This matters far beyond Chanthaburi. Chinese scammers and other cross-border fraud teams don’t need to be physically close to their targets. A single phone can reach hundreds of people a day. If a team carries dozens of phones and stacks of SIM cards, it points to scale.

It also raises the risk of account takeovers, stolen personal data, and money mule recruitment, problems that hit Bangkok, Chiang Mai, Pattaya, and anywhere else with a signal.

Key Takeaways

  • What happened: Two border interceptions in Chanthaburi resulted in arrests and major seizures, including numerous phones and Cambodian SIM cards.
  • Why now: Regional enforcement pressure can prompt scam networks to move personnel and equipment quickly.
  • How to protect yourself: Basic habits (never sharing OTPs, calling back on official numbers, locking SIMs) cut risk quickly.
  • What the seizures suggest: Scripts and forged documents point to organized fraud, not random travelers.

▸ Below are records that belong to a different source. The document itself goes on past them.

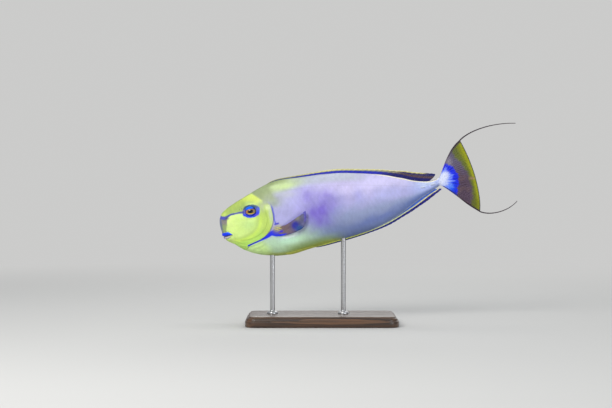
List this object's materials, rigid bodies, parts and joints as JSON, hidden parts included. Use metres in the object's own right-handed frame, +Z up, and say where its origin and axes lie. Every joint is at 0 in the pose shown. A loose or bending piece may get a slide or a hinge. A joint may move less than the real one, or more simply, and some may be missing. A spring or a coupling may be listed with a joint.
{
  "type": "bignose unicornfish model",
  "caption": "Still, life-size model of a bignose unicornfish, pitched head down, held on a display stand with a flat base and rods.",
  "frame": {"origin": "centre of the flat underside of the stand's base", "axes": "+X from the fish's snout towards its tail, -Y the fish's left side, +Z up"},
  "size_m": [0.5119, 0.14, 0.3462],
  "materials": {
    "head_skin": "fish skin finish, lime yellow with a pale grey-lavender band behind the crown, satin wet sheen",
    "lip": "saturated blue, smooth and slightly wet",
    "eye": "clear domed eye over a gold iris with a black pupil and a blue outer iris",
    "body_skin": "fish skin finish, pale lavender with violet flush and mint belly, minute scales, satin wet sheen",
    "dorsal_fin": "thin rayed membrane, olive and translucent with a cream margin and dark blue base line",
    "anal_fin": "thin rayed membrane, dark blue with a cream inner line",
    "caudal_fin": "rayed fin, blue fan at the base, smoky translucent membrane, yellow rear band with a black edge",
    "streamer": "thin dark filament",
    "pectoral_fin": "dusky translucent rayed fin with a blue lower edge",
    "pelvic_fin": "thin folded rayed fin, yellow",
    "keel_plate": "bony plate with a sharp keel, blue-white",
    "stand_base": "dark stained hardwood, satin lacquer",
    "stand_rod": "turned steel rod, fine brushed finish"
  },
  "bodies": {
    "root": {"head": "head_skin", "jaw": "head_skin", "gill_cover_left": "head_skin", "gill_cover_right": "head_skin", "upper_lip": "lip", "eye_left": "eye", "eye_right": "eye", "trunk": "body_skin", "tail_stalk": "body_skin", "dorsal_fin": "dorsal_fin", "anal_fin": "anal_fin", "caudal_fin": "caudal_fin", "caudal_streamer_upper": "streamer", "caudal_streamer_lower": "streamer", "pectoral_fin_left": "pectoral_fin", "pectoral_fin_right": "pectoral_fin", "pelvic_fin_left": "pelvic_fin", "pelvic_fin_right": "pelvic_fin", "keel_plate_left_front": "keel_plate", "keel_plate_left_rear": "keel_plate", "keel_plate_right_front": "keel_plate", "keel_plate_right_rear": "keel_plate", "stand_base": "stand_base", "stand_rod_front": "stand_rod", "stand_rod_rear": "stand_rod"}
  },
  "joints": []
}
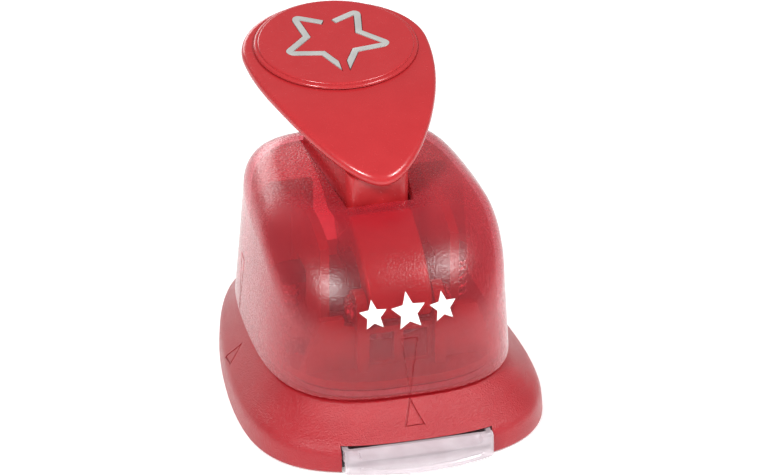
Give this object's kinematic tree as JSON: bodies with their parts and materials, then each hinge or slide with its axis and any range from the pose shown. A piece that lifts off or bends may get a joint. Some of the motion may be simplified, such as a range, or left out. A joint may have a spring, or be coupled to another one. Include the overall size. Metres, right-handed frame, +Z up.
{
  "type": "lever craft punch",
  "caption": "Palm-lever paper punch with a star motif: translucent lift-off head with hinged lever, ram and cutter, on a flared base with die and pull-out chip tray.",
  "frame": {"origin": "centre of the flat underside, on the rubber mat's lower face", "axes": "+Z up, -Y the front where the chip tray comes out, +Y the rear where the lever's pad is, +X to the right seen from the front"},
  "size_m": [0.0726, 0.102, 0.0739],
  "materials": {
    "red_plastic": "moulded red plastic, fine grain, satin gloss",
    "red_lever_plastic": "moulded red plastic, smooth satin gloss",
    "red_clear_plastic": "translucent crimson plastic with a light orange-peel grain",
    "clear_plastic": "clear colourless moulded plastic",
    "grey_plastic": "light grey satin inlay",
    "dark_plastic": "dark moulded plastic",
    "mat_rubber": "solid rubber sheet with a fine matt grain",
    "ground_steel": "ground tool steel",
    "bright_steel": "plain bright steel",
    "magnet_nickel": "nickel-plated magnet"
  },
  "bodies": {
    "base": {"base_shell": "red_plastic", "base_cover": "dark_plastic", "base_mat": "mat_rubber", "die_carrier": "dark_plastic", "die_plate": "ground_steel", "base_magnet_1": "magnet_nickel", "base_magnet_2": "magnet_nickel", "base_magnet_3": "magnet_nickel", "base_magnet_4": "magnet_nickel", "cover_screw_1": "bright_steel", "cover_screw_2": "bright_steel", "cover_screw_3": "bright_steel", "cover_screw_4": "bright_steel", "die_screw_1": "bright_steel", "die_screw_2": "bright_steel", "die_screw_3": "bright_steel", "die_screw_4": "bright_steel"},
    "tray": {"chip_tray": "clear_plastic"},
    "head": {"housing": "red_clear_plastic", "inner_frame": "red_plastic", "guide_plate": "ground_steel", "guide_screw_1": "bright_steel", "guide_screw_2": "bright_steel", "guide_screw_3": "bright_steel", "guide_screw_4": "bright_steel", "head_magnet_1": "magnet_nickel", "head_magnet_2": "magnet_nickel", "head_magnet_3": "magnet_nickel", "head_magnet_4": "magnet_nickel", "pivot_pin": "bright_steel", "pivot_clip_left": "bright_steel", "pivot_clip_right": "bright_steel", "return_spring_left": "bright_steel", "return_spring_right": "bright_steel"},
    "ram": {"ram": "dark_plastic", "star_punch": "ground_steel", "punch_screw_1": "bright_steel", "punch_screw_2": "bright_steel"},
    "lever": {"lever": "red_lever_plastic", "pad_disc": "red_lever_plastic", "star_strip_left": "grey_plastic", "star_strip_right": "grey_plastic", "press_roller": "bright_steel", "roller_pin": "bright_steel"}
  },
  "joints": [
    {"name": "tray_slide", "type": "slide", "parent": "base", "child": "tray", "axis": [0, -1, 0], "range_m": [0, 0.06]},
    {"name": "head_lift", "type": "slide", "parent": "base", "child": "head", "axis": [0, 0, 1], "range_m": [0, 0.06]},
    {"name": "lever_press", "type": "hinge", "parent": "head", "child": "lever", "pos_m": [0, -0.025, 0.033], "axis": [-1, 0, 0], "range_deg": [0, 12], "stiffness_Nm_per_rad": 0.6, "springref_deg": -4.58},
    {"name": "ram_stroke", "type": "slide", "parent": "head", "child": "ram", "axis": [0, 0, -1], "range_m": [0, 0.0054], "deforming": ["return_spring_left", "return_spring_right"]}
  ],
  "couplings": [
    {"joint": "ram_stroke", "follows": "lever_press", "m_per_rad": 0.0251}
  ]
}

What happened in Chanthaburi, and why the items seized matter

Authorities reported two separate interceptions in the Pong Nam Ron district, a border area in Chanthaburi province.

In the first incident (reported around 5am), officers detained six Chinese nationals near the Ban Phak Kad border area after an alleged illegal entry. Reports said officers seized 59 mobile phones, written Chinese-language scripts, suspected forged official documents, and a notebook tied to finances. Officials said early questioning suggested links to a Cambodia-based call center gang.

In the second incident (reported around 10pm), officers stopped one Chinese national near a natural crossing. Reports said officers seized 26 mobile phones and 17 Cambodian SIM cards, along with methamphetamine and paraphernalia.

It’s tempting to treat a pile of phones as a petty crime detail, like someone carrying too much electronics. In practice, bulk devices and SIM cards are often used by call center scams in Thailand and neighboring countries. It can also indicate that a person is moving equipment for a group rather than acting alone.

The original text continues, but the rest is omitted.